What Is the Macintosh Endgame?

Apple appears to be embracing the classic strategy for mature products in mature markets: milk them for profits until the market finally drys up. NB - Jean-Louis Gassee was a prominent, albeit controversial executive at Apple, where he worked for nine years. JL

Jean-Louis Gassee comments in Medium:

The Macintosh line of personal computers will soon be 32 years old. What do you do when your business is part of a declining world? Do you decrease prices to gain market share? Instead of racing to the bottom as the market plummets, Apple appears to be taking refuge at the high end of the market by introducing new, more expensive MacBook Pros, with a visible differentiating feature, the Touch Bar. This is known, inelegantly, as milking a declining business
The Macintosh line of personal computers will soon be 32 years old. It has a venerable past… but what kind of future does it have in a declining market?
On the surface the Mac appears to be thriving. If ‘Macintosh Inc.’ were an independent company, its $22.8B in revenue for Apple’s 2016 accounting year (which ended in September) would rank 123rd on the Fortune 500 list, not far below the likes of Time Warner, Halliburton, Northrop Grumman, and Raytheon:
But there’s more to the Mac’s future than its current good numbers. After enjoying a good time in the sun, the Mac is on the same downward slope as the rest of the PC market.
What do you do when your business is part of a declining world? Do you decrease prices to gain market share? Bad idea, this is the PC clone makers’ race to the bottom, a game in which everyone loses as products become commoditized, undifferentiated, and, ultimately, worthless. This is what Hewlett-Packard did when it bundled its PCs and printers (another commoditized product category) into a new entity called HP, Inc…. and then discreetly placed the business out by the curb. Recent numbers show a measly 4.3% Operating Profit for HP’s PC line. Comparable (not disclosed) Mac numbers are said to be in the 25% or more range.
Instead of racing to the bottom as the market plummets, Apple appears to be taking the “high road”, in a sense: They’re taking refuge at the high end of the market by introducing new, more expensive MacBook Pros, with a visible differentiating feature, the Touch Bar. This is known, inelegantly, as milking a declining business, although you shouldn’t expect Apple to put it that way.
Apple’s recognition that the PC market is declining also explains why the company has been slow in updating its laptops and desktops.

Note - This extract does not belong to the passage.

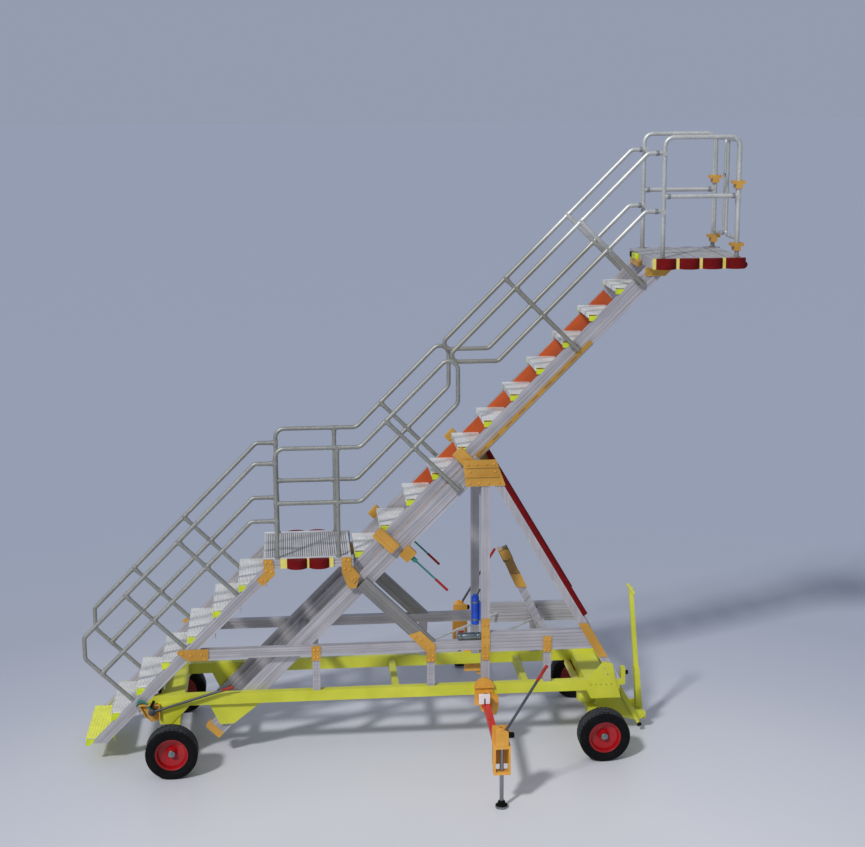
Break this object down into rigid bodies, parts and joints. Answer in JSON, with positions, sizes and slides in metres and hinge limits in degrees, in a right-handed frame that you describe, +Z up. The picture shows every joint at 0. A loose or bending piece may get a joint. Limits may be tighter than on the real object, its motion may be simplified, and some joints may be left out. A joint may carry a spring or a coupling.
{
  "type": "mobile aircraft access stairs",
  "caption": "Wheeled stairs for aircraft access: a lower flight and landing, and a 45 degree upper flight with a railed platform that slides along two guides.",
  "frame": {"origin": "floor level, at mid-length and on the symmetry plane of the stairs", "axes": "+X from the foot of the stairs to the platform, +Y to the left side, +Z up"},
  "size_m": [6.1762, 3.63, 5.777],
  "materials": {
    "yellow_paint": "semi-gloss yellow paint on welded steel",
    "aluminium_profile": "mill finish grooved aluminium section",
    "tread_metal": "ribbed bright aluminium",
    "tube_metal": "satin aluminium tube",
    "orange_joint": "satin orange paint on steel plate",
    "cheek_orange": "satin orange-red sheet",
    "gold_strip": "gold anodised perforated strip",
    "red_pad": "dark red rubber pad",
    "step_yellow": "yellow painted ribbed step",
    "red_rim": "red painted pressed steel rim",
    "tyre_rubber": "black rubber tyre",
    "pump_blue": "gloss blue paint",
    "arm_red": "red painted steel tube",
    "jack_orange": "orange painted welded steel",
    "screw_steel": "turned steel screw",
    "lever_teal": "teal painted rod",
    "deck_metal": "grey open-ribbed deck planks",
    "lime_cap": "gloss yellow-green painted steel",
    "pale_yellow": "matt pale yellow painted steel"
  },
  "bodies": {
    "chassis": {"chassis_frame": "yellow_paint", "rear_axle": "yellow_paint", "front_gussets": "yellow_paint", "guide_beams": "aluminium_profile", "guide_braces": "aluminium_profile", "tower_frame": "aluminium_profile", "level_rails": "aluminium_profile", "cheek_joints": "orange_joint", "slide_clamps": "orange_joint", "lock_levers": "lever_teal", "bumper_bars": "red_pad", "hand_pump": "pump_blue", "lower_stringers": "aluminium_profile", "lower_treads": "tread_metal", "bottom_step": "step_yellow", "landing_frame": "aluminium_profile", "landing_deck": "deck_metal", "landing_bumpers": "red_pad", "lift_strut": "aluminium_profile", "strut_collars": "orange_joint", "parking_brake": "orange_joint", "lower_tread_caps": "lime_cap", "landing_spacers": "pale_yellow", "landing_handrail_right": "tube_metal", "landing_handrail_left": "tube_metal", "outrigger_mounts": "jack_orange", "fixed_handrail_right": "tube_metal", "fixed_handrail_left": "tube_metal"},
    "sliding_flight": {"sliding_stringers": "aluminium_profile", "sliding_treads": "tread_metal", "cheek_panels": "cheek_orange", "rack_strips": "gold_strip", "platform_frame": "aluminium_profile", "platform_deck": "deck_metal", "platform_bumpers": "red_pad", "sliding_handrail_right": "tube_metal", "sliding_handrail_left": "tube_metal", "gate_clamps": "orange_joint", "sliding_tread_caps": "lime_cap", "platform_spacers": "pale_yellow", "platform_brackets": "orange_joint"},
    "gate_right": {"gate_leaf_right": "tube_metal"},
    "gate_left": {"gate_leaf_left": "tube_metal"},
    "steering_axle": {"front_axle": "yellow_paint"},
    "drawbar_body": {"drawbar": "yellow_paint"},
    "outrigger_right": {"outrigger_arm_right": "arm_red", "jack_frame_right": "jack_orange"},
    "screw_right": {"jack_screw_right": "screw_steel"},
    "outrigger_left": {"outrigger_arm_left": "arm_red", "jack_frame_left": "jack_orange"},
    "screw_left": {"jack_screw_left": "screw_steel"},
    "front_wheel_right": {"front_tyre_right": "tyre_rubber", "front_rim_right": "red_rim"},
    "front_wheel_left": {"front_tyre_left": "tyre_rubber", "front_rim_left": "red_rim"},
    "rear_wheel_right": {"rear_tyre_right": "tyre_rubber", "rear_rim_right": "red_rim"},
    "rear_wheel_left": {"rear_tyre_left": "tyre_rubber", "rear_rim_left": "red_rim"}
  },
  "joints": [
    {"name": "flight_slide", "type": "slide", "parent": "chassis", "child": "sliding_flight", "axis": [0.7071, 0, 0.7071], "range_m": [-1.697, 0]},
    {"name": "gate_right_hinge", "type": "hinge", "parent": "sliding_flight", "child": "gate_right", "pos_m": [2.98813, -0.388, 5.3], "axis": [0, 0, 1], "range_deg": [0, 90]},
    {"name": "gate_left_hinge", "type": "hinge", "parent": "sliding_flight", "child": "gate_left", "pos_m": [2.98813, 0.388, 5.3], "axis": [0, 0, -1], "range_deg": [0, 90]},
    {"name": "steering", "type": "hinge", "parent": "chassis", "child": "steering_axle", "pos_m": [1.75812, 0, 0.39], "axis": [0, 0, 1], "range_deg": [-30, 30]},
    {"name": "drawbar_hinge", "type": "hinge", "parent": "steering_axle", "child": "drawbar_body", "pos_m": [2.26812, 0, 0.15], "axis": [0, 1, 0], "range_deg": [0, 85]},
    {"name": "outrigger_right_swing", "type": "hinge", "parent": "chassis", "child": "outrigger_right", "pos_m": [0.66812, -0.6, 0.52], "axis": [0, 0, -1], "range_deg": [0, 90]},
    {"name": "jack_right_screw", "type": "slide", "parent": "outrigger_right", "child": "screw_right", "axis": [0, 0, 1], "range_m": [0, 0.25]},
    {"name": "outrigger_left_swing", "type": "hinge", "parent": "chassis", "child": "outrigger_left", "pos_m": [0.66812, 0.6, 0.52], "axis": [0, 0, 1], "range_deg": [0, 90]},
    {"name": "jack_left_screw", "type": "slide", "parent": "outrigger_left", "child": "screw_left", "axis": [0, 0, 1], "range_m": [0, 0.25]},
    {"name": "rear_wheel_right_spin", "type": "hinge", "parent": "chassis", "child": "rear_wheel_right", "pos_m": [-2.26187, -0.805, 0.24], "axis": [0, 1, 0], "continuous": true},
    {"name": "rear_wheel_left_spin", "type": "hinge", "parent": "chassis", "child": "rear_wheel_left", "pos_m": [-2.26187, 0.805, 0.24], "axis": [0, 1, 0], "continuous": true},
    {"name": "front_wheel_right_spin", "type": "hinge", "parent": "steering_axle", "child": "front_wheel_right", "pos_m": [1.75812, -0.805, 0.24], "axis": [0, 1, 0], "continuous": true},
    {"name": "front_wheel_left_spin", "type": "hinge", "parent": "steering_axle", "child": "front_wheel_left", "pos_m": [1.75812, 0.805, 0.24], "axis": [0, 1, 0], "continuous": true}
  ]
}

The iPhone, with $136B in revenue for 2016, is a much higher priority and gets more development resources. In a war, the top general puts more and better troops on the most important battle.
Will the PC category keep declining until it disappears? It happened to the MP Player genre: In 2006, the year before the Jesus Phone, the iPod generated more revenue than the Mac, but it was ultimately absorbed into Apple’s new creation.
Many thought something similar would happen with the iPad and the Mac. “Someday, the iPad will replace the Mac!” was a common belief supported by the iPad’s meteoric rise. Indeed, by 2014, iPad revenue ($30B) had surpassed the Mac ($24B), but after three years of growth, iPad revenues went South and soon fell below Mac numbers. In 2016, the iPad only brought $20.6B against the Mac’s $22.8B.
For the Mac versus iPad question, Apple execs offer a clean dichotomy.
  • On one side, we have the Mac with a vertical screen and a keyboard+touchpad for input. Your never have to raise your hand. The Touch Bar is an extension of that interaction model. The trackpad, now even larger on new models, provides one, two, three or even four-finger inputs with very fine cursor control.
  • On the other, we have the intuitive iPad with its simple user interface driven by fingers directly on the screen. Oh, and the Pro versions offer a keyboard and a stylus, pardon, Pencil. And it exposes the file system via the iCloud Drive app that also lets you see your Mac desktop and documents. And the Split View feature lets you open two windows and run two apps side by side on your tablet.
To an uninformed observer, the dichotomy isn’t so clean: The iPad looks likes its turning into the hybrid PC-tablet interaction model promoted by Microsoft Surface devices. Microsoft contends that the Surface hybrid, now in its fourth iteration, is the best-of-both-worlds that their customers want. Apple maintains that the Microsoft implementation is kludgy, that traditional Windows Office apps were designed for the fine cursor control afforded by a mouse, not for the much coarser touch area of a finger.
(In discussing its latest quarterly results, Microsoft pegged Surface devices numbers at $926M, about $4.4B for the last four quarters. Again, the Mac and iPad boasted $20B+ each for the same time period. A difficult comparison between different product philosophies.)
The story doesn’t get simpler: What if, in a not-too-distant future, Apple introduces an iPad with a keyboard and a pixel-precise trackpad? Perhaps not as large and capable as the one on Mac laptops, but a trackpad nonetheless. The increasingly blurry difference between an Apple PC and an Apple tablet could become even less clear.
And still there’s more.
I write this on a MacBook running on a 1.2GHz Intel processor. (It’s the best laptop I’ve ever owned, small, great "Retina" screen for my old eyes, light as a 12.9" iPad Pro and its cover.) My iPhone 7+, which I sometimes use as a cellular modem for my MacBook, runs on a 2.34 GHz A10 processor that is, in many respects, more muscular than my Macbook’s CPU.
This is becoming ridiculous and inevitably raises another version of the Mac vs. iPad question. In a fantasy world, Apple produces an Ax-based Mac. Easy enough as the company controls its silicon and software tools, and the organs that are common to iOS and MacOS already run on both ARM and Intel CPUs. But what would an Ax Mac mean in the real world, to software developers? The mind reels at the thought of yet another upheaval as developers rush to convert third-party Mac apps.
Or will they? With hundreds of millions of iOS devices sold year after year, and ever more software engineering resources allocated to the platform, iOS-based hardware will win the day. The billion dollar question, here, is when? As Horace Dediu a.k.a. @asymco put it in a June 2014 tweet:
In the end, iOS numbers make the decision. For its part, Apple will stay out of the way and let customers — and developers — decide when it’s time to buy the last Mac.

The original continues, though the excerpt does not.